Proposed Law Seeks To Ban P2P Networks By Federal Workers
The Secure Federal File Sharing Act calls for an agency head or CIO would have to make a special request to use P2P software
Following a leaked document that disclosed ethics investigations of members of Congress on a file sharing network, the chairman of the House Oversight and Government Affairs Committee has introduced a bill that would ban the use of public peer-to-peer networks by federal employees.
The Secure Federal File Sharing Act, introduced by Rep. Edolphus Towns, D-N.Y., would require the Office of Management and Budget to prohibit the use of P2P software like BitTorrent or Limewire on government computers and networks and to set policies on home use by federal employees who telework or remotely access government networks.
P2P programs are a popular way to share music, movies, and other digital content. Part of the problem is that, when not properly configured, they can also expose personal documents stored on PCs and laptops, making the documents widely available to anyone on the P2P network. (See "Your Data And The P2P Peril.")
Under the bill, in order to use file-sharing networks, an agency head or CIO would have to make a special request to use P2P software. The bill would ban software that accesses P2P networks in which "access is granted freely, without limitation or restriction, or there are little or no security measures in place."
Agencies will have to establish P2P use policies, require that employees and contractors comply with them, and create security mechanisms to detect and remove prohibited software. OMB will be required to inventory P2P use in government and justify every use to Congress.
The possibility of a bill banning federal government use of public P2P networks has been building. The House last year passed a bill that would have required agencies to set security policies around P2P use, but the bill was never passed by the Senate. Towns first called for a ban this summer, after P2P monitoring company Tiversa testified that it discovered the location of a Secret Service safe house for the First Family on Limewire.

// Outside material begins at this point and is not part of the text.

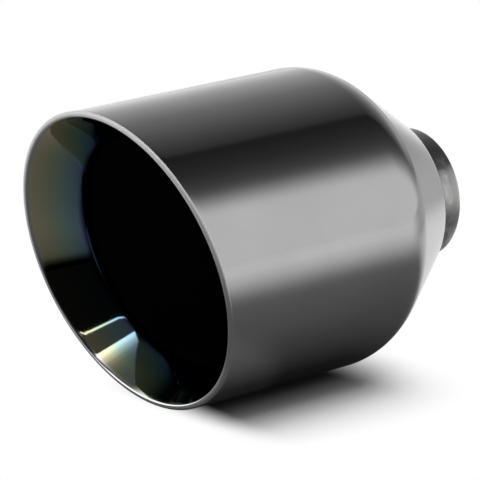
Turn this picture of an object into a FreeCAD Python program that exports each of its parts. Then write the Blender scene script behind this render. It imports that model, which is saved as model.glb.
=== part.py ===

In October, Tiversa provided the House Oversight and Government Reform committee with evidence that secret military documents on P2P networks had been downloaded in China and Pakistan and that personally identifiable information on U.S. soldiers was widely available. Earlier this year, Tiversa discovered the electronic schematics of Marine One, the President's helicopter, on computers in Iran, after being leaked over P2P by a defense contractor. Tiversa and others testified to similar findings, including leaks of classified and secret data, in a hearing in 2007.
The risks of file sharing over P2P resurfaced last month when a source provided the Washington Post with a confidential House ethics committee report that had been exposed on a P2P network by a staffer who has since been fired. Late last month, Speaker Nancy Pelosi, D-Calif., and House Minority Leader John Boehner, R-Ohio, ordered a review on Congressional storage of confidential data.
"We can no longer ignore the threat to sensitive government information that insecure peer-to-peer networks pose," Towns said in a statement. "Voluntary self-regulations have failed, so now is the time for Congress to act."
Even before the ethics committee leak, use of P2P software was banned on Congressional computers, but the leak was apparently inadvertent and came from the ex-staffer's home computer, according to reports. "No matter how robust our cybersecurity systems are, they remain subject to individual error," the House Committee on Standards of Official Conduct said in a statement last month.